A confederacy can be defined as a league or agreement between two or more independent nations who unite for their mutual welfare and the furtherance of their common aims. A confederacy usually involves political connections by which a central government is created to govern the nations; however, each nation retains its sovereign powers for domestic purposes (Nolan and Nolan, 1990, 296).
Among indigenous peoples in North America, confederacies were not uncommon. Alliances developed primarily out of a need for mutual assistance and cooperation. Indigenous nations understood that there was strength in unity and that it was beneficial to have the support of other neighboring nations for trade and in times of difficulty and warfare. Although a number of confederacies were and are enduring, the general interpretation of a confederacy does not take into account the fact that membership was not always static and, in some cases, that alliances of a more temporary nature were formed as the need arose and dissolved when the need was no longer there. The issue of whether a temporary alliance constituted the creation of an entirely new confederacy or merely an extension of an already existing one has been often debated by historians, anthropologists, ethnologists, and even indigenous nations themselves and remains a question of interpretation.

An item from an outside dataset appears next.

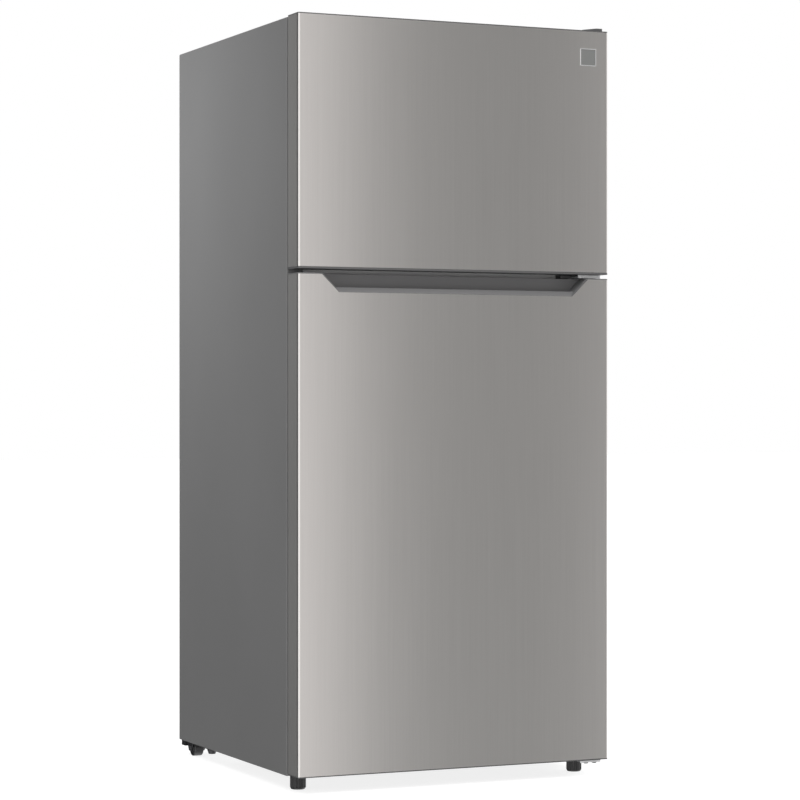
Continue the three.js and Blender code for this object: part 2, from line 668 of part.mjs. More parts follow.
/** Painted steel sides of a door, joined by a narrow flange round its back. */
function doorFrame(door) {
  const z = steelSpan(door);
  const front = DOOR_FRONT + SKIN_RETURN + GAP;
  const sides = doorBlock(0, z).subtract(doorBlock(SHEET, [z[0] - 1, z[1] + 1]));
  const back = doorBlock(0, z).intersect(wide(HALF, [DOOR_BACK - SHEET, DOOR_BACK], z));
  const window = wide(HALF - DOOR_FLANGE - 2, [DOOR_BACK - 5, DOOR_BACK + 1], [
    z[0] + DOOR_FLANGE,
    z[1] - DOOR_FLANGE,
  ]);
  return sides
    .add(back)
    .subtract(wide(HALF + 1, [DOOR_FRONT - 1, front], [door.bottom, door.top]))
    .subtract(window);
}

/** A moulded cap that closes one end of a door: a thin plate to the outside, a plug inside the skin. */
function doorCap({ bottom, bottomLip, top }, atTop) {
  const plate = atTop ? [top - TOP_LIP, top] : [bottom, bottom + bottomLip];
  const plug = atTop ? [top - CAP_DEPTH, top - 1] : [bottom + 1, bottom + CAP_DEPTH];
  const inner = doorBlock(SHEET + GAP, plug).intersect(
    wide(HALF, [DOOR_FRONT, DOOR_BACK - SHEET - GAP], plug),
  );
  const hole = atTop ? [top - CAP_DEPTH + 1, top + 1] : [bottom - 1, bottom + CAP_DEPTH - 1];
  return doorBlock(0, plate).add(inner).subtract(pinHole(hole));
}

/** Foam core of a door, between its caps, its skin and its liner. */
function doorFoam({ bottom, top }) {
  const z = [bottom + CAP_DEPTH + GAP, top - CAP_DEPTH - GAP];
  return doorBlock(SHEET + GAP, z).intersect(wide(HALF, [DOOR_FRONT, DOOR_BACK - 2 - GAP], z));
}

/** Moulded inner face of a door: a flat plate with a raised rim that fits inside the compartment. */
function doorLiner(door, space) {
  const [low, high] = steelSpan(door);
  const plate = wide(HALF - DOOR_FLANGE - 2 - GAP, [DOOR_BACK - 2, DOOR_BACK], [
    low + DOOR_FLANGE + GAP,
    high - DOOR_FLANGE - GAP,
  ]);
  const half = space.half - RIDGE_CLEAR;
  const z = [space.bottom + RIDGE_CLEAR - 2, space.top - RIDGE_CLEAR + 2];
  const rim = wide(half, [DOOR_BACK - 1, DOOR_BACK + RIDGE_DEPTH], z);
  const inside = wide(half - RIDGE_WIDTH, [DOOR_BACK, DOOR_BACK + RIDGE_DEPTH + 1], [
    z[0] + RIDGE_WIDTH,
    z[1] - RIDGE_WIDTH,
  ]);
  return plate.add(rim.subtract(inside));
}

/** Magnetic gasket: a flat ring between the door and the cabinet's front. */
function gasket({ sealBottom, sealTop }) {
  const y = [DOOR_BACK + GAP, CABINET_FRONT - GAP];
  const ring = wide(SEAL_HALF, y, [sealBottom, sealTop]);
  const inside = [sealBottom + SEAL_WIDTH, sealTop - SEAL_WIDTH];
  return ring.subtract(wide(SEAL_HALF - SEAL_WIDTH, [y[0] - 1, y[1] + 1], inside));
}

const binHalf = (space) => space.half - RIDGE_CLEAR - RIDGE_WIDTH - 2;

/** A door bin as deep as given, hung between the rims of the door's liner. */
function doorBin(space, depth, z) {
  const half = binHalf(space);
  return tray([-half, half], [DOOR_BACK + GAP, DOOR_BACK + GAP + depth], z);
}

/** The parts that both doors have. */
function commonDoorParts(prefix, door, space) {
  add(prefix + "_frame", doorFrame(door), GREY_PAINT);
  add(prefix + "_bottom_cap", doorCap(door, false), DARK_GREY_PLASTIC);
  add(prefix + "_liner", doorLiner(door, space), WHITE_PLASTIC);
  add(prefix + "_gasket", gasket(door), GREY_RUBBER);
}

function freezerDoor() {
  commonDoorParts("freezer_door", FREEZER_DOOR, FREEZER);
  add("freezer_door_skin", doorSkin(FREEZER_DOOR), STAINLESS);
  add("freezer_door_top_cap", doorCap(FREEZER_DOOR, true), DARK_GREY_PLASTIC);
  add("freezer_door_foam", doorFoam(FREEZER_DOOR), FOAM);
  add("freezer_door_lower_bin", doorBin(FREEZER, 72, [1196, 1266]), CLEAR_PLASTIC);
  add("freezer_door_upper_bin", doorBin(FREEZER, 72, [1392, 1462]), CLEAR_PLASTIC);

  const badge = block([304.5, 344], [DOOR_FRONT - BADGE_PROUD, DOOR_FRONT - GAP], [1589.7, 1628]);
  add("badge", badge, ALUMINIUM);
}

/** The pocket handle's hollow: up and over a sloped lip, then down behind it, open above. */
function pocketHollow() {
  const { bottom, lipRise, floor, back } = POCKET;
  const lipTop = bottom + lipRise;
  const above = FRIDGE_DOOR.top + 4;
  const outline = [
    [DOOR_FRONT - 1, bottom - 1],
    [DOOR_FRONT + lipRise, lipTop],
    [DOOR_FRONT + lipRise + 3, lipTop],
    [DOOR_FRONT + lipRise + 5, floor],
    [back - 2, floor],
    [back, above],
    [DOOR_FRONT - 1, above],
  ];
  return alongX(outline, -HALF, HALF);
}

/** Fridge door's top cap, deepened across the middle to form the pocket handle. */
function handleCap() {
  const { topHalf, housingBottom, back } = POCKET;
  const housing = wide(
    topHalf + 10,
    [DOOR_FRONT + SHEET + GAP, back + 4],
    [housingBottom, FRIDGE_DOOR.top - 1],
  );
  const sill = pocketPrism(-GAP, [DOOR_FRONT, DOOR_FRONT + SHEET + 1]);
  const belowTop = wide(HALF, [DOOR_FRONT - 1, DOOR_BACK], [0, FRIDGE_DOOR.top - 1]);
  const hollow = pocketHollow().intersect(pocketSpace());
  return join([doorCap(FRIDGE_DOOR, true), housing, sill.intersect(belowTop)]).subtract(hollow);
}

/** Everything between the pocket's two end walls, which slope as its opening does and then drop straight. */
function pocketSpace() {
  const { x, bottomHalf, housingBottom, bottom } = POCKET;
  const depth = [DOOR_FRONT - 2, DOOR_BACK];
  const straight = block([x - bottomHalf + 2, x + bottomHalf - 2], depth, [housingBottom, bottom + 3]);
  return pocketPrism(-GAP - 1, depth).add(straight);
}

/** Dairy bin with end walls tall enough to hold its lid. */
function dairyBin() {
  const half = binHalf(FRIDGE);
  const y = [DOOR_BACK + GAP, DOOR_BACK + GAP + 80];
  const ends = [-half, half - PLASTIC].map((x) => block([x, x + PLASTIC], y, [840, 966]));
  const holes = bar("x", [DAIRY_HINGE.y, DAIRY_HINGE.z], [-HALF, HALF], 3.2);
  return join([tray([-half, half], y, [830, 890]), ...ends]).subtract(holes);
}

const DAIRY_HINGE = { y: -308, z: 958 };

/** Flip-up lid of the dairy bin: a top and a front, on two pins. */
function dairyCover() {
  const half = binHalf(FRIDGE) - PLASTIC - 0.7;
  const front = DOOR_BACK + 82;
  const top = wide(half, [-311, front], [956, 960]);
  const face = wide(half, [front - 3, front], [893, 957]);
  const pins = bar("x", [DAIRY_HINGE.y, DAIRY_HINGE.z], [-half - 2.4, half + 2.4], 2.5);
  return join([top, face, pins]);
}

function fridgeDoor() {
  commonDoorParts("fridge_door", FRIDGE_DOOR, FRIDGE);
  const { topHalf, housingBottom, back } = POCKET;
  const notch = pocketPrism(0, [DOOR_FRONT - 1, DOOR_FRONT + SHEET + 0.5]);
  add("fridge_door_skin", doorSkin(FRIDGE_DOOR).subtract(notch), STAINLESS);
  add("fridge_door_top_cap", handleCap(), DARK_GREY_PLASTIC);
  const housing = wide(
    topHalf + 10 + GAP,
    [DOOR_FRONT, back + 4 + GAP],
    [housingBottom - GAP, FRIDGE_DOOR.top],
  );
  add("fridge_door_foam", doorFoam(FRIDGE_DOOR).subtract(housing), FOAM);
  add("bottle_bin", doorBin(FRIDGE, 60, [142, 214]), CLEAR_PLASTIC);
  add("gallon_bin", doorBin(FRIDGE, 108, [430, 545]), CLEAR_PLASTIC);
  add("dairy_bin", dairyBin(), CLEAR_PLASTIC);
  add("dairy_cover", dairyCover(), CLEAR_PLASTIC);
}

cabinet();
feetAndRollers();
hinges();
machinery();
freezerCompartment();
foodCompartment();
freezerDoor();
fridgeDoor();

export default fridge;
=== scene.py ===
"""Looks of a top freezer refrigerator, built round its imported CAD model.

Every length is in metres, in the frame of the CAD model: +Z up, the doors face -Y and the hinges are at +X.
Each sub-assembly is a class whose fields hold its sizes, and each finish is a class that makes one material.
"""

import logging
import math
from collections.abc import Callable, Iterable, Sequence
from dataclasses import dataclass
from enum import Enum

import bmesh
import bpy
from mathutils import Matrix, Vector


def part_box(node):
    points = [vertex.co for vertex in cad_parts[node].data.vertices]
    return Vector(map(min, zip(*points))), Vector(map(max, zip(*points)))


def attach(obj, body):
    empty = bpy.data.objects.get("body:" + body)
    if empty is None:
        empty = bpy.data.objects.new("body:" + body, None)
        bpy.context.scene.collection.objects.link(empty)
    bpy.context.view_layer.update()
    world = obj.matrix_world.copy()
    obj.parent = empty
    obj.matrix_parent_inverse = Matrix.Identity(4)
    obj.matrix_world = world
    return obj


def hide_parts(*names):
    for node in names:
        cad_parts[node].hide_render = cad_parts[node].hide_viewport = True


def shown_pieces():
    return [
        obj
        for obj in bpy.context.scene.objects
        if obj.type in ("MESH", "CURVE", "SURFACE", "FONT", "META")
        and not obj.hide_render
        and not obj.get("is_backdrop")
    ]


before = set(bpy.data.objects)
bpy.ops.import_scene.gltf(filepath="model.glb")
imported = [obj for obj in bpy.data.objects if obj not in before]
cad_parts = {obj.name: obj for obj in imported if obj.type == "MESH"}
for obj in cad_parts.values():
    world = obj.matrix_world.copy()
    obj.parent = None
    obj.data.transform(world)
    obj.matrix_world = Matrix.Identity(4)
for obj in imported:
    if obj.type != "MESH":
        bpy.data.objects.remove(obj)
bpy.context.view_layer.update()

LOG = logging.getLogger("refrigerator")
MM = 0.001

Point = tuple[float, float, float]
Flat = tuple[float, float]
Colour = tuple[float, float, float]


# ------------------------------------------------------------------ shader maths


class Wire:
    """An output socket whose arithmetic adds Math nodes."""

    def __init__(self, tree: "Tree", socket: bpy.types.NodeSocket) -> None:
        """Holds the socket and the tree that it belongs to."""
        self.tree = tree
        self.socket = socket

    def math(self, operation: str, *others: "Wire | float") -> "Wire":
        """Adds a Math node.

        Args:
            operation: the node's operation, such as "ADD".
            others: the second and third operands.

        Returns:
            The node's result.
        """
        operands = dict(enumerate((self, *others)))
        return self.tree.node("ShaderNodeMath", {"operation": operation}, operands)

    def __add__(self, other: "Wire | float") -> "Wire":
        """This plus other."""
        return self.math("ADD", other)

    def __mul__(self, other: "Wire | float") -> "Wire":
        """This times other."""
        return self.math("MULTIPLY", other)

    def __sub__(self, other: "Wire | float") -> "Wire":
        """This minus other."""
        return self.math("SUBTRACT", other)

    def __rsub__(self, other: float) -> "Wire":
        """Other minus this."""
        return self * -1 + other

    __radd__ = __add__
    __rmul__ = __mul__

    def band(self, start: float, end: float) -> "Wire":
        """A smooth step.

        Args:
            start: the value where the result is 0.
            end: the value where the result is 1.

        Returns:
            The step, from 0 to 1.
        """
        ends = {"Value": self, "From Min": start, "From Max": end}
        return self.tree.node("ShaderNodeMapRange", {"interpolation_type": "SMOOTHSTEP"}, ends)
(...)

The term "Blackfoot" is generally used in Canada and the term "Blackfeet" is used in the United States. However, as these people preceded the postcontact political entities, they remain connected, regardless of terminology or the existence of the forty-ninth parallel. "Blackfoot" is the term used in this article.
The Blackfoot Confederacy includes the Piikani/Peigan, North Piikani/Peigan, Kainai/Blood, and Siksika/Blackfoot nations. Until 1861, the confederacy also included the Gros Ventres (Samek, 1987, 11). While the original Blackfoot territory included present-day Alberta, Saskatchewan (Canada), and northern Montana (United States), the Blackfoot people eventually settled on reservations in Alberta and Montana (Samek, 1987, 12).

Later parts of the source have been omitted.